Preparation of an Organic Light Emitting Diode

Modification by Jason Marmon, George Lisensky, and Wendy deProphetis from Frank G. Gao and Allen J. Bard, "Solid-State Organic Light-Emitting Diodes Based on Tris(2,2'-bipyridine)ruthenium(II) Complexes," Journal of the American Chemical Society, 122(30), 7426-7427 (2000) and Hannah Sevian, Sean Muller, Hartmut Rudmann, and Michael F. Rubner, "Using Organic Light-Emitting Electrochemical Thin-Film Devices to Teach Materials Science," Journal of Chemical Education, 81(11), 1620 (2004).

A coordination complex between a transparent tin oxide electrode and an active metal electrode produces light when an external voltage is supplied.


  • Wear eye protection
  • Chemical gloves recommended


Step 1. Identify the conducting side of a tin oxide-coated piece of glass by using a multimeter to measure resistance. The conducting side will have a finite resistance of 20-30 ohms.

Step 2. Use double-stick tape to attach indium-tin oxide glass with the conductive. Remove fingerprints from the glass.

Step 3. Use a cotton applicator to spread a layer of [Ru(bpy)3](BF4)2 polyvinylalcohol solution on the center of the glass. Surround with a splatter shield and spin at 2500 rpm for 10-60 seconds. Repeat for a total of 3-4 applications, trying to keep some uncoated regions at the edges. Instead of using the preferred spin coating method in the previous step, use double-stick tape to attach indium-tin oxide glass with the conductive side up to the benchtop. Use a cotton applicator to spread a very thin layer of [Ru(bpy)3](BF4)2 polyvinylalcohol solution on the glass. Evaporate using a heat gun or hair drier. Repeat for a total of 3-4 applications, trying to keep some uncoated regions at the edges.

Step 4. Obtain a template mask or prepare one using a piece of duct tape on aluminum foil and punching a 2/16 inch hole.

Step 5. Remove any remaining moisture in the film by heating for at least a minute in a hair drier. The primary reason for failure of oLEDs to light is insufficient drying of the polymer layer before adding the active metal layer.

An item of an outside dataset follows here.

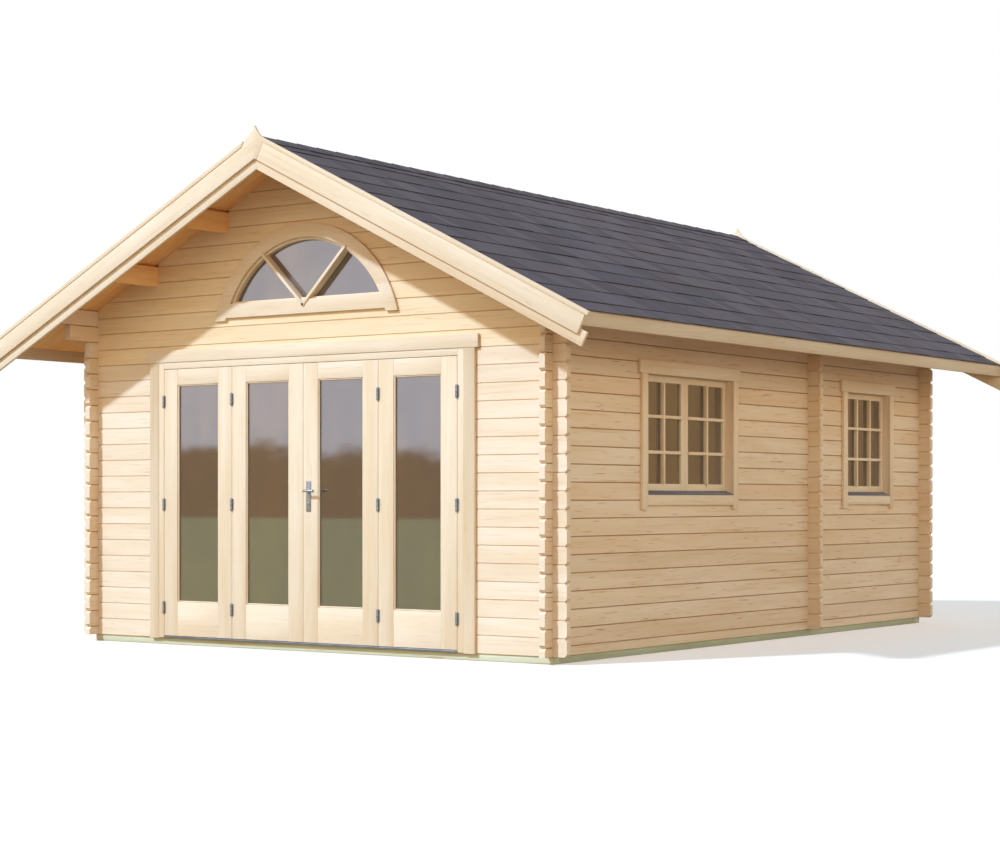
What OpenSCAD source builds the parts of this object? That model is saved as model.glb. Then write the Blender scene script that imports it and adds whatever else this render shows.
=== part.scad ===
// Log cabin with a folding front door, a segment window in the gable and two side windows.
// Two rooms behind one gable roof. Millimetres, +Z up, the front faces -Y.
// The origin is on the ground at the middle of the walls.

/* [Log walls] */
// Height of one log course
course = 114; // [95:1:140]
// Thickness of a log
log_t = 44; // [34:1:70]
// Width of the cabin over its side walls
cabin_w = 4000; // [3500:10:4800]
// Length of the cabin over its end walls
cabin_l = 5500; // [5300:10:6600]
// How far the end-wall logs run past the side walls
tail_x = 104; // [60:1:140]
// How far the side-wall logs run past the end walls
tail_y = 88; // [60:1:140]
// Depth of the bevel along each log joint
groove = 5; // [2:0.5:8]
// Bevel on the corners of the log ends
end_bevel = 18; // [6:1:26]
// Front face of the partition, from the front wall's outer face
partition_y = 3450; // [3300:10:3600]
// Width of the doorway in the partition
inner_door_w = 800; // [600:10:1000]

/* [Base and floor] */
// Height of the base beams under the walls
base_h = 48; // [40:1:80]
// Width of the base beams
base_w = 80; // [70:1:120]
// How far the base beams are set in from the wall face
base_inset = 10; // [0:1:20]
// Thickness of the floor boards
floor_t = 19; // [16:1:28]

/* [Roof] */
// Rise of the roof for each unit of run
pitch = 0.5; // [0.41:0.01:0.6]
// How far the side walls' top edge stands above the roof boards' underside, before it is cut off
eave_cut = 15; // [8:1:22]
// Thickness of the roof boards
board_t = 19; // [16:1:28]
// Thickness of the shingle layer
shingle_t = 6; // [4:1:10]
// Overhang of the roof past the end walls, to the face of the bargeboards
gable_over = 512; // [400:1:600]
// Overhang of the roof past the side walls, to the face of the fascia
eave_over = 500; // [300:1:600]
// Height of a purlin
purlin_h = 140; // [110:1:160]
// Place of the upper purlins, as a share of half the cabin's width
purlin_1 = 0.3573; // [0.32:0.0001:0.4]
// Place of the lower purlins, as a share of half the cabin's width
purlin_2 = 0.6905; // [0.62:0.0001:0.72]
// Thickness of the bargeboards
barge_t = 20; // [16:1:28]
// Width of the outer bargeboards
barge_w = 122; // [100:1:150]
// Width of the boards behind the bargeboards
under_w = 92; // [80:1:95]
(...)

Step 6. Use a cotton swab to paint through the template with liquid gallium-indium alloy to add an active metal electrode. (This eutectic mixture of 75.5% gallium and 24.5% indium is a liquid above 16.5 degrees centigrade.)

Step 7. Touch the positive lead of a 4.5-volt power supply to the tin-oxide glass (not the [Ru(bpy)3](BF4)2 coating). Gently touch the negative lead to the gallium-indium. In humid environments the lifetime is greatly shortened.

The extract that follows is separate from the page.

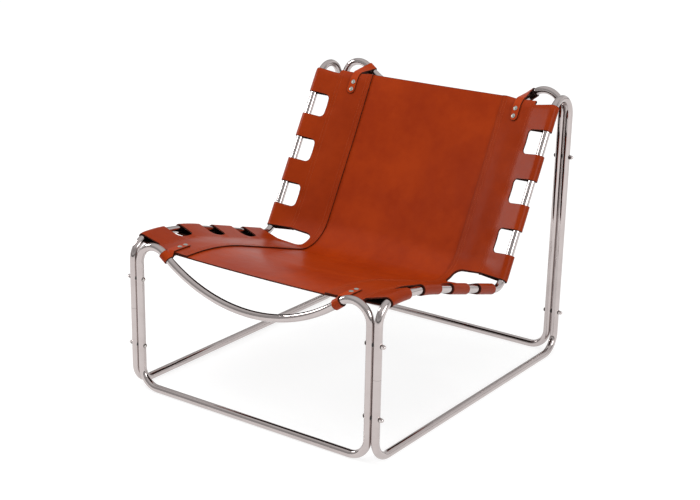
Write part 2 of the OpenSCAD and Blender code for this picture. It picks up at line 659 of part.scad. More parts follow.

View from under the indium-tin oxide glass (left) or view in the dark (right).

Is the circuit a diode? What happens if you reverse the polarity of the applied voltage?

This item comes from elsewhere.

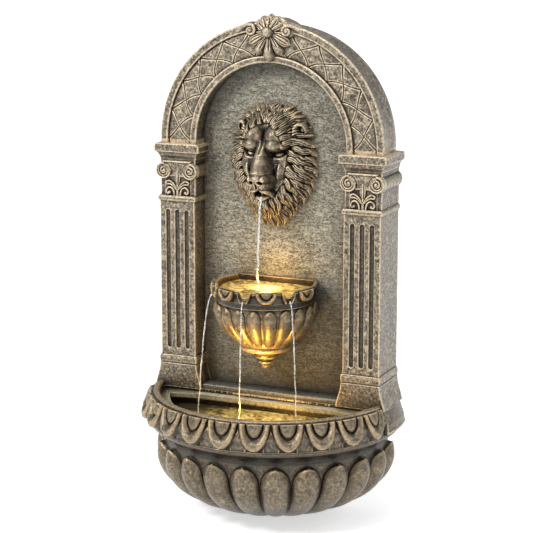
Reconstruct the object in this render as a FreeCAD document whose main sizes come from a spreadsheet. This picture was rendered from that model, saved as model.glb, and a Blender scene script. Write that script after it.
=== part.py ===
import FreeCAD, Part
import math
import os
import Sketcher
from FreeCAD import Placement, Rotation, Vector

# Garden wall fountain. A lion mask on an arched back pours into an upper bowl, whose three lips
# pour into the basin below. A small pump in the basin lifts the water again through a hose
# behind the panel, and a light stands in each of the two bowls.
# The origin is the middle of the basin's foot, on the axis that the basin is turned about.
# +Z is up, +Y points to the wall, and +X is to the right of someone facing the fountain.

SIZES = (
    ("axis_to_wall", 45.0, "basin axis to the wall face"),
    ("cast_wall", 8.0, "thickness of the cast walls"),
    ("seat_gap", 0.4, "clearance round a piece that drops into a recess"),
    ("hole_gap", 0.3, "radial clearance of a screw or lead in its hole"),
    ("run_gap", 0.05, "radial clearance of a turning fit"),
    ("foot_radius", 51.0, "radius of the basin's flat foot"),
    ("belly_radius", 193.0, "largest radius over the basin's gadroons"),
    ("belly_height", 94.0, "height of that largest radius"),
    ("neck_radius", 182.0, "radius of the basin's neck"),
    ("neck_height", 122.0, "height of the basin's neck"),
    ("rim_radius", 209.0, "radius of the plain rim under its leaves"),
    ("rim_low", 158.0, "height of the rim's lower edge"),
    ("crest_radius", 193.0, "radius of the basin's crest"),
    ("deck_height", 190.0, "height of the basin's rear deck"),
    ("crest_rise", 9.0, "height of the crest over the deck"),
    ("mouth_radius", 185.0, "radius of the basin's mouth"),
    ("floor_height", 36.0, "height of the basin's floor inside"),
    ("ledge_drop", 5.0, "deck to the top of the ledge inside the mouth"),
    ("ledge_thick", 8.0, "thickness of the ledge"),
    ("ledge_reach", 15.0, "reach of the ledge from the mouth's wall"),
    ("ledge_corner", 24.0, "corner radius of the ledge"),
    ("lobe_depth", 8.5, "height of the basin's gadroons over its wall"),
    ("leaf_pitch", 14.4, "angle from one rim leaf to the next, degrees"),
    ("leaf_width", 46.0, "width of a rim leaf"),
    ("leaf_length", 45.0, "length of a rim leaf down the rim's slope"),
    ("leaf_thick", 6.5, "height of a rim leaf over the rim"),
    ("pilaster_out", 188.7, "outer side of a pilaster's shaft from the middle"),
    ("pilaster_in", 127.5, "inner side of a pilaster's shaft from the middle"),
    ("pilaster_depth", 79.0, "front of a pilaster from the wall"),
    ("plinth_spread", 8.5, "spread of a pilaster's flared foot"),
    ("plinth_height", 39.0, "height of the flared foot"),
    ("band_height", 14.0, "height of the band over the flared foot"),
    ("band_proud", 2.5, "band and astragal over the shaft"),
    ("shaft_height", 253.0, "height of the fluted shaft"),
    ("astragal_height", 9.0, "height of the astragal"),
    ("capital_height", 58.0, "height of the scrolled capital"),
    ("cavetto_height", 12.0, "height of the hollow under the abacus"),
    ("abacus_height", 13.0, "height of the abacus"),
    ("abacus_proud", 9.0, "abacus over the shaft, to the sides"),
    ("flute_width", 7.8, "width of a flute"),
    ("flute_depth", 3.4, "depth of a flute"),
    ("flute_pitch", 16.3, "distance from one flute to the next"),
    ("volute_radius", 11.5, "radius of a capital's volute"),
    ("volute_inset", 7.5, "volute's centre from the shaft's side"),
    ("arch_rise", 6.7, "arch's centre over the abacus"),
    ("arch_outer", 190.0, "outer radius of the arch at its front"),
    ("arch_back", 183.0, "outer radius of the arch at the wall"),
    ("arch_inner", 127.5, "inner radius of the arch"),
    ("arch_depth", 71.4, "front of the arch from the wall"),
    ("outer_band", 12.7, "width of the arch's outer band"),
    ("inner_band", 10.8, "width of the arch's inner band"),
    ("frieze_drop", 5.5, "depth of the frieze between the bands"),
    ("lattice_pitch", 15.7, "angle from one lattice diamond to the next, degrees"),
    ("lattice_start", 27.05, "angle of the first diamond each side of the shell, degrees"),
    ("lattice_gap", 3.4, "width of the line between two diamonds"),
    ("panel_depth", 41.0, "front of the panel from the wall"),
    ("panel_thick", 7.0, "thickness of the panel"),
    ("sill_depth", 73.0, "front of the sill from the wall"),
    ("flange_thick", 8.0, "thickness of the flange that stands on the deck"),
    ("cover_thick", 3.5, "thickness of the two rear covers"),
    ("cover_screw", 1.75, "radius of a cover screw"),
    ("boss_radius", 6.0, "radius of a screw boss"),
    ("bay_half", 160.0, "half width of the bay behind the basin"),
    ("bay_low", 84.0, "height of the bay's floor"),
    ("window_left", 62.0, "hose window in the deck, left of the middle"),
    ("window_right", 84.0, "hose window in the deck, right of the middle"),
    ("window_depth", 26.0, "hose window in the deck, front to back"),
    ("bolt_radius", 3.0, "radius of a bolt between basin and back"),
    ("bolt_near", 104.0, "inner bolts from the middle"),
    ("bolt_far", 150.0, "outer bolts from the middle"),
    ("bowl_forward", 85.5, "upper bowl's axis from the wall"),
    ("bowl_radius", 82.5, "largest radius over the bowl's gadroons"),
    ("bowl_crest", 380.0, "height of the bowl's crest"),
    ("bowl_crest_radius", 79.0, "radius of the bowl's crest"),
    ("bowl_rim_radius", 84.5, "radius of the bowl's plain rim"),
    ("bowl_wall", 6.0, "thickness of the bowl's wall"),
    ("bowl_lobe_depth", 5.0, "height of the bowl's gadroons over its wall"),
    ("bowl_leaf_pitch", 24.5, "angle from a bowl leaf to the next lip, degrees"),
    ("bowl_leaf_width", 33.0, "width of a bowl leaf"),
    ("bowl_leaf_length", 24.0, "length of a bowl leaf down the slope"),
    ("bowl_leaf_thick", 4.5, "height of a bowl leaf over the rim"),
    ("lip_radius", 8.0, "radius of the channel in a pouring lip"),
    ("mask_height", 560.0, "height of the lion mask's middle"),
    ("mane_half", 69.0, "half width of the mane"),
    ("mane_rise", 92.0, "half height of the mane"),
    ("mask_forward", 79.0, "nose tip from the panel"),
    ("mouth_drop", 38.0, "mask's middle down to the mouth's middle"),
    ("spout_radius", 6.0, "outer radius of the spout pipe"),
    ("spout_bore", 4.5, "inner radius of the spout pipe"),
    ("shell_boss", 770.0, "height of the shell ornament's boss"),
    ("shell_leaf", 46.0, "length of the ornament's lower leaves"),
    ("shell_fan", 26.0, "length of the ornament's upper fan"),
    ("hose_radius", 6.5, "outer radius of the riser hose"),
    ("hose_bore", 4.5, "inner radius of the riser hose"),
    ("hose_bend", 38.0, "bend radius of the riser hose"),
    ("hose_pass", 138.0, "height at which the hose goes through the wall"),
    ("riser_back", 24.0, "riser hose behind the basin axis"),
    ("lead_radius", 1.75, "radius of an inner lead"),
    ("lead_bend", 11.0, "bend radius of an inner lead"),
    ("lead_pass", 112.0, "height at which the leads go through the wall"),
    ("pump_long", 50.0, "length of the pump housing"),
    ("pump_wide", 40.0, "width of the pump housing"),
    ("pump_high", 40.0, "height of the pump housing"),
    ("pump_right", 5.0, "right end of the pump housing from the middle"),
    ("pump_front", 82.0, "pump's axis in front of the basin axis"),
    ("cup_height", 6.0, "height of the pump's suction cups"),
    ("cup_radius", 6.0, "radius of a suction cup"),
    ("chamber_radius", 15.0, "radius of the impeller chamber"),
    ("chamber_depth", 11.0, "depth of the impeller chamber"),
    ("rotor_radius", 8.0, "radius of the rotor magnet"),
    ("rotor_long", 22.0, "length of the rotor magnet"),
    ("impeller_radius", 13.0, "radius of the impeller"),
    ("shaft_radius", 1.25, "radius of the ceramic shaft"),
    ("intake_thick", 11.0, "thickness of the intake cover"),
    ("knob_radius", 7.0, "radius of the flow knob"),
    ("puck_radius", 20.0, "radius of a light"),
    ("puck_height", 14.0, "height of a light's housing"),
    ("lens_thick", 3.0, "thickness of a light's lens"),
    ("light_front", 42.0, "upper light in front of the basin axis"),
    ("light_base", 356.0, "height of the upper light's seat"),
    ("low_light_x", 45.0, "lower light right of the middle"),
    ("low_light_front", 76.0, "lower light in front of the basin axis"),
    ("splice_left", 4.0, "left end of the splice box from the middle"),
    ("splice_long", 66.0, "length of the splice box"),
    ("splice_deep", 20.0, "depth of the splice box"),
    ("splice_high", 34.0, "height of the splice box"),
    ("gland_x", 100.0, "cord gland left of the middle"),
    ("gland_back", 15.5, "cord gland's axis from the wall"),
    ("gland_bore", 3.5, "radius of the cord gland's bore"),
    ("gland_body", 8.0, "radius of the cord gland's body"),
    ("hanger_x", 74.0, "hanger plates from the middle"),
    ("hanger_height", 690.0, "height of the hanger plates' middle"),
    ("hanger_wide", 32.0, "width of a hanger plate"),
    ("hanger_long", 62.0, "length of a hanger plate"),
    ("hanger_thick", 2.5, "thickness of a hanger plate"),
    ("key_head", 5.5, "radius of a keyhole's round end"),
    ("key_slot", 2.75, "half width of a keyhole's slot"),
    ("key_rise", 12.0, "round end up to the slot's end"),
)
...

  1. How many layers of the [Ru(bpy)3](BF4)2 polyvinylalcohol solution did you apply? What would you recommend?
  2. How many gallium-indium dots did you apply? How many of them could be made to give off light?
  3. How does the circuit produce light? Draw an energy level diagram to illustrate your answer.
  4. Is the circuit a diode? How do you know?


Stock Solutions for multiple preparations.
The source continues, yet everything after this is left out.